Voices of Regeneration

Yashsavi Thakur
Indian

Recently finished with her post-graduate degree in Media and Cultural Studies from TISS, Mumbai, Yashsavi is originally from the mountainous state of Himachal Pradesh in India. Working across several mediums ranging from oil to film, her most recent project was a short documentary titled ‘Bhint (The Wall)’ exploring the occupation of space and the manifestation of power in an urban landscape, narrated inside a century-old building in the midst of demolition. Her work engages with ideas of impositional development and subsequent changes within various spatial settings.

A Memoir

30x30 cm, gouache on paper

Stumpy, yellow needles jut from the soil. My grandmother’s big hand gloves around my fist. The two of us flit around the winter field, setting fire to the dried-up corn stalks (“We call them tandu,” she teaches me). We scatter ashes to aid the summer crop (“We will grow taro-roots next” she smiles).

In the summer, our cow gives birth to a stillborn calf. He is white and crystalline. We bury him in one of the barren fields. A few weeks later, my father plants neat rows of low-altitude apple trees there. They grow green and tall.

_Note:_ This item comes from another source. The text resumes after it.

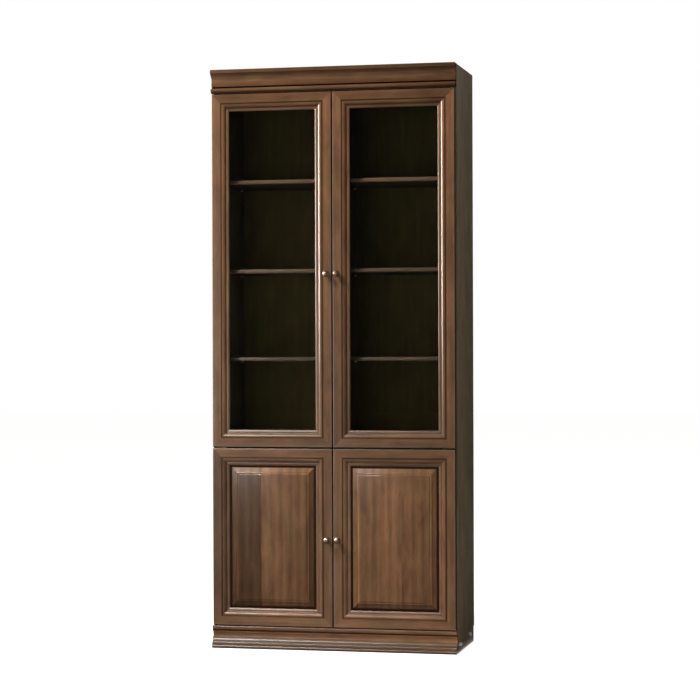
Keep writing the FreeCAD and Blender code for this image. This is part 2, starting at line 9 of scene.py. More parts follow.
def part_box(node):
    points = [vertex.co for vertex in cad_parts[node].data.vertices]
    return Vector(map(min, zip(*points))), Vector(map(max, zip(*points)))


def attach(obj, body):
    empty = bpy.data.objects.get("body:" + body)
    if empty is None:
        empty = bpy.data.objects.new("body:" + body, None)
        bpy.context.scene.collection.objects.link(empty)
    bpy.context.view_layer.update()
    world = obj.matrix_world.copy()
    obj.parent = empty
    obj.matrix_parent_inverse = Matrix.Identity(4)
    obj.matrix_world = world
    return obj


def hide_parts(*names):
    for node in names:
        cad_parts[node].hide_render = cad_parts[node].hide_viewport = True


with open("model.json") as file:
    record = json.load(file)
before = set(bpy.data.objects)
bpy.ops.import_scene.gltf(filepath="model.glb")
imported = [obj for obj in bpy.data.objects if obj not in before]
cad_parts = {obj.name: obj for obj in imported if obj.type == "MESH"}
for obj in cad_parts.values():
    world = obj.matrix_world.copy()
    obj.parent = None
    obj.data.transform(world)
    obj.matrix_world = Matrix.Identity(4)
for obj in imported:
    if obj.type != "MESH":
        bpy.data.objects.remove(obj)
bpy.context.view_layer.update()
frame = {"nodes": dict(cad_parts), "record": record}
nodes = frame["nodes"]
bodies = frame["record"]["behaviour"]["bodies"]
bodyOf = {node: body for body, members in bodies.items() for node in members}
mm = 0.001
print("frame loaded:", len(nodes), "nodes")


# Camera, seen from the right and a little above the middle of the case
cameraSet = {
    "place": (1.8358, -8.0308, 1.1366),
    "yaw": 0.22149,
    "pitch": -0.00044,
    "roll": -0.00324,
    "lens": 110.2,
    "sensor": 36.0,
    "clipEnd": 200.0,
}


def makeCamera():
    data = bpy.data.cameras.new("camera")
    data.lens = cameraSet["lens"]
    data.sensor_width = cameraSet["sensor"]
    data.clip_end = cameraSet["clipEnd"]
    camera = bpy.data.objects.new("camera", data)
    turn = (Matrix.Rotation(cameraSet["yaw"], 4, "Z")
            @ Matrix.Rotation(math.pi / 2 + cameraSet["pitch"], 4, "X")
            @ Matrix.Rotation(cameraSet["roll"], 4, "Z"))
    camera.matrix_world = Matrix.Translation(cameraSet["place"]) @ turn
    bpy.context.scene.collection.objects.link(camera)
    bpy.context.scene.camera = camera


makeCamera()
print("camera set")


# Node helpers
def srgb(red, green, blue):
    # a screen colour of 0 to 255 as linear light
    linear = [(v / 255 / 12.92) if v <= 10 else ((v / 255 + 0.055) / 1.055) ** 2.4
              for v in (red, green, blue)]
    return (*linear, 1.0)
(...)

Wild pomegranates ripen in the forest. Villagers take what they need, and leave the rest. The fruits fall with the seasons and rot into the soil. Birds peck at the split innards. The pomegranates return every year.

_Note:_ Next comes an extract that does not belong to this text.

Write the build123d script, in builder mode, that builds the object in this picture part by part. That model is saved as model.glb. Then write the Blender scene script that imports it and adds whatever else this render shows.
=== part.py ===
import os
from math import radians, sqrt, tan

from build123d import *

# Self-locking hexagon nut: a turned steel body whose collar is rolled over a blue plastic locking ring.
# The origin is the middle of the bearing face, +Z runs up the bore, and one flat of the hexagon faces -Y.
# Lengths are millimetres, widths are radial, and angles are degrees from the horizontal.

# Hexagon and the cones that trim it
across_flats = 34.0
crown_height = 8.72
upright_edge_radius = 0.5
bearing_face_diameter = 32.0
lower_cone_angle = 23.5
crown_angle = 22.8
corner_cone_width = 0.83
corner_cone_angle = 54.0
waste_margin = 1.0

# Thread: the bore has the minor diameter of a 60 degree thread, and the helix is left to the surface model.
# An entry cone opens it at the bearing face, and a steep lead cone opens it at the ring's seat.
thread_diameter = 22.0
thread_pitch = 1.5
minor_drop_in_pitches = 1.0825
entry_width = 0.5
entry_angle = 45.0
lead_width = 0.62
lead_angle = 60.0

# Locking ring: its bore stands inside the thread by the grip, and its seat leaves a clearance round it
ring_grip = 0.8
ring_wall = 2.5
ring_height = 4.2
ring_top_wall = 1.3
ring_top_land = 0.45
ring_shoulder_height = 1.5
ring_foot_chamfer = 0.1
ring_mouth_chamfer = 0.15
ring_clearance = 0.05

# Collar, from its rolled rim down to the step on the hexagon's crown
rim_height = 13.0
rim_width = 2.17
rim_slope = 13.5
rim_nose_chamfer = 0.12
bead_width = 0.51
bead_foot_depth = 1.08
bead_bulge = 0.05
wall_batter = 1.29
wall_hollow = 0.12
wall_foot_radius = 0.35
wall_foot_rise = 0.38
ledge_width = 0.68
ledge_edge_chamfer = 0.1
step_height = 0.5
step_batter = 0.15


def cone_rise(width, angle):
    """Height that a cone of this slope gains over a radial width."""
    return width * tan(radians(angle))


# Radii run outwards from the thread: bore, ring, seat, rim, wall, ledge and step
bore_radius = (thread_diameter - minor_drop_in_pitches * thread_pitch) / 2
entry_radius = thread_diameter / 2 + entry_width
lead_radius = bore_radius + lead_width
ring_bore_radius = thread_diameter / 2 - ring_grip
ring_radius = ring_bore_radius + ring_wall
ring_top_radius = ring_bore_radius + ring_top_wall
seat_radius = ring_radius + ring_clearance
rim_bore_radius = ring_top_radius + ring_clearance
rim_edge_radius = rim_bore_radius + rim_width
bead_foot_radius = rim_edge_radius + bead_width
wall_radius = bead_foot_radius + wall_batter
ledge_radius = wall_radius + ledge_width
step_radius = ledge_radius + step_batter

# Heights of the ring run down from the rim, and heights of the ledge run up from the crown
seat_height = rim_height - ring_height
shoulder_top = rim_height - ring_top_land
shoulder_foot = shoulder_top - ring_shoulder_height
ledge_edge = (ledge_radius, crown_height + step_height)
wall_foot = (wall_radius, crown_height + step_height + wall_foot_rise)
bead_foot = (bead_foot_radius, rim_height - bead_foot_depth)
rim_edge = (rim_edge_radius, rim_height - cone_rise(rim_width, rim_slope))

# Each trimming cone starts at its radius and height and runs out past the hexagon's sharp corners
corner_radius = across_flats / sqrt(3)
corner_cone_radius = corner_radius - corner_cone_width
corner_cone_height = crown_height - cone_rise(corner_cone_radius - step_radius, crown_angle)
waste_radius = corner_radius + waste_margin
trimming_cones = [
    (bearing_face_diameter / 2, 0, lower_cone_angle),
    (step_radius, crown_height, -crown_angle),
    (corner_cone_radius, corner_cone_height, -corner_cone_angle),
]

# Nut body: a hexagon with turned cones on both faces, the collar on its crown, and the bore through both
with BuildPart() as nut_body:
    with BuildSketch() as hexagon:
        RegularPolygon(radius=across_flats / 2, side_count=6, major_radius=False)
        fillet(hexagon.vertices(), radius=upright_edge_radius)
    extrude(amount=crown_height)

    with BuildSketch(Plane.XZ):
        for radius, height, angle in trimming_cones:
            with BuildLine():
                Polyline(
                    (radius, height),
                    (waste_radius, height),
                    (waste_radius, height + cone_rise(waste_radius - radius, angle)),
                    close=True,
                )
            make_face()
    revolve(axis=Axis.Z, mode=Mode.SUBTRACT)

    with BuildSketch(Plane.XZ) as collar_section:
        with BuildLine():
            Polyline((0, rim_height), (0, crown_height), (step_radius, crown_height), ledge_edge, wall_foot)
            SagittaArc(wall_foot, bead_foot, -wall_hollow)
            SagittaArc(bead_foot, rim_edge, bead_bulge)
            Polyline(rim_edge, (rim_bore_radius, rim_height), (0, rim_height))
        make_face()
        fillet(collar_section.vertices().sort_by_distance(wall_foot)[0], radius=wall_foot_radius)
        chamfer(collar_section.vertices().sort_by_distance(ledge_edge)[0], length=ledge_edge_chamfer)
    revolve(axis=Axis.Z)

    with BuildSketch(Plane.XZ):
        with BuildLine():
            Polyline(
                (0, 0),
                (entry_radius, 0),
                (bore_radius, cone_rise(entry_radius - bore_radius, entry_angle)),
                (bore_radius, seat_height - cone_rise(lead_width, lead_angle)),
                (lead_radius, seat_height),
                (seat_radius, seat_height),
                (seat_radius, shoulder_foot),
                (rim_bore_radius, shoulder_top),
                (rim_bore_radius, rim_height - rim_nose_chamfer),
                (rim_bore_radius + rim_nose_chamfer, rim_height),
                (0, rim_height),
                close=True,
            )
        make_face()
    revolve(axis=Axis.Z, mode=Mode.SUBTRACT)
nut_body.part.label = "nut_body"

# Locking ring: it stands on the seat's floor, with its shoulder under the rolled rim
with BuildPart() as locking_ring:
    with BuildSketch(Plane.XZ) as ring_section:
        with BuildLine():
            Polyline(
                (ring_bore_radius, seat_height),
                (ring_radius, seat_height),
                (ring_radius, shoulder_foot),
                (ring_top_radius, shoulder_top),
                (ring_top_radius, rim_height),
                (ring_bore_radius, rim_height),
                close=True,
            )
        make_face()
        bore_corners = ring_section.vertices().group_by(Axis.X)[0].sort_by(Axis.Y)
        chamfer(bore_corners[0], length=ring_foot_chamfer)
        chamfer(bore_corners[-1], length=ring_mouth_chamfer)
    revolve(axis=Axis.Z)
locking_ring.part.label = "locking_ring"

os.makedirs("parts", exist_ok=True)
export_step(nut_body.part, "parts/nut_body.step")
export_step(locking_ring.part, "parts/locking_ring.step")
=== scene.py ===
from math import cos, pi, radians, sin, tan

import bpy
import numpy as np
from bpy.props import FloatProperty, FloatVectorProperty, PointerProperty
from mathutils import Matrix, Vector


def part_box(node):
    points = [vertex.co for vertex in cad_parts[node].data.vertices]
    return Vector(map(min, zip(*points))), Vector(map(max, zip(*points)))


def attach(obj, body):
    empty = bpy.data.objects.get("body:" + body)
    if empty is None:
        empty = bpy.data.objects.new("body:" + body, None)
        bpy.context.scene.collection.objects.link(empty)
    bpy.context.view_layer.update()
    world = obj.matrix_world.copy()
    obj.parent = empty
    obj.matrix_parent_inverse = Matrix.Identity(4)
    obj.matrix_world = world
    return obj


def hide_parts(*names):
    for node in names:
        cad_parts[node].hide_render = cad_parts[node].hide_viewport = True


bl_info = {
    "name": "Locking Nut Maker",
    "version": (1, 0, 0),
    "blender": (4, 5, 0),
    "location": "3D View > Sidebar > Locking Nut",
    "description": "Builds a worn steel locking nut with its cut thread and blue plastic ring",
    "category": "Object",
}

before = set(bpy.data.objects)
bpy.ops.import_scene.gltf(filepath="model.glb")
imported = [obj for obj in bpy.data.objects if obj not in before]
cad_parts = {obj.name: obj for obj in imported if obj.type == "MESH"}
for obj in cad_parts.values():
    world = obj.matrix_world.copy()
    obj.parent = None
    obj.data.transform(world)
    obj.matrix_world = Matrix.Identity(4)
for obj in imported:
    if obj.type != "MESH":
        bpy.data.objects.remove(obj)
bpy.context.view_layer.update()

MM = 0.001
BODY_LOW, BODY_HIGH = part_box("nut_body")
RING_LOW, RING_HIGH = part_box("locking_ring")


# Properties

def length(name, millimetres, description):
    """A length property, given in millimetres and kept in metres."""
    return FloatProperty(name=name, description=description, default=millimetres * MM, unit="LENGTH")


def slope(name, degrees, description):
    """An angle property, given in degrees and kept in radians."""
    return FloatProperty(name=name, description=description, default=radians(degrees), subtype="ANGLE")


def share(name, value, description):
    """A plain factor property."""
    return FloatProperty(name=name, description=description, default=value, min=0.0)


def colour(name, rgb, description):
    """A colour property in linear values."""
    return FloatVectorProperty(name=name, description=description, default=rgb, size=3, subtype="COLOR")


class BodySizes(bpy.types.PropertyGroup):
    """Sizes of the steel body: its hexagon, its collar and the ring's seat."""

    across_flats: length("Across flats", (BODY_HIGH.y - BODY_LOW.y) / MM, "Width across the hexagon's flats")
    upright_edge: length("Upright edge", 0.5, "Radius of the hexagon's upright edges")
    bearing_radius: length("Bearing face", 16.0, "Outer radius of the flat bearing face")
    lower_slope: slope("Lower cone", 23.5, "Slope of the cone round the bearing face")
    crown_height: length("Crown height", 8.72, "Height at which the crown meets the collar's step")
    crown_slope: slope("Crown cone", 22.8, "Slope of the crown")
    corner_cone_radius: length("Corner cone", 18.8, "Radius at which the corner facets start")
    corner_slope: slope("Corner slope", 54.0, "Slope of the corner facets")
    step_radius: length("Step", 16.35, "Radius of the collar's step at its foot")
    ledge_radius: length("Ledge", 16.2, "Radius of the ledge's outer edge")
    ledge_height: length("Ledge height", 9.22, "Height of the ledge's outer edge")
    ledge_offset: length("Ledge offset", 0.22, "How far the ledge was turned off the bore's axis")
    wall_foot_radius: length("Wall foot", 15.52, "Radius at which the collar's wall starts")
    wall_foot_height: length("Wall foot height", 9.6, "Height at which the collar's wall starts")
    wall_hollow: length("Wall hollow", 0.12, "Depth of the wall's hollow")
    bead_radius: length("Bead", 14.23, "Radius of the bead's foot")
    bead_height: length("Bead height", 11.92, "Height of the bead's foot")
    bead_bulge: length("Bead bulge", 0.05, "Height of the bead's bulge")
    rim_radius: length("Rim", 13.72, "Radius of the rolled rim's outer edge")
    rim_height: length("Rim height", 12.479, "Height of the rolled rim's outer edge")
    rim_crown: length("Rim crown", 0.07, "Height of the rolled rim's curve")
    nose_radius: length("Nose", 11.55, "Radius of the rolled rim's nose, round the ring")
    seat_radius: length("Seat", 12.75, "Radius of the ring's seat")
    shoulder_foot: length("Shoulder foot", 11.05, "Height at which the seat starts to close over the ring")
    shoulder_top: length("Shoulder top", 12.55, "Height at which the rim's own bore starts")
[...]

*********************************

‘A memoir’, is a collection of cyclic memories – repetitive and repeated – from my village. Regeneration appears all-encompassing – things grow, and rot, and grow again. Sometimes there is interference – fires, and burials – other times, we merely witness. The illustration is painted in the form of a memorial stamp – a mourning – as bulldozers arrive to level the trees. “We are making a highway” the person explains, “from city to here, it will take just five hours, lots of tourists will come to the hills to rejuvenate. Good money”. Black asphalt over damp, brown soil. Nothing pushes through asphalt.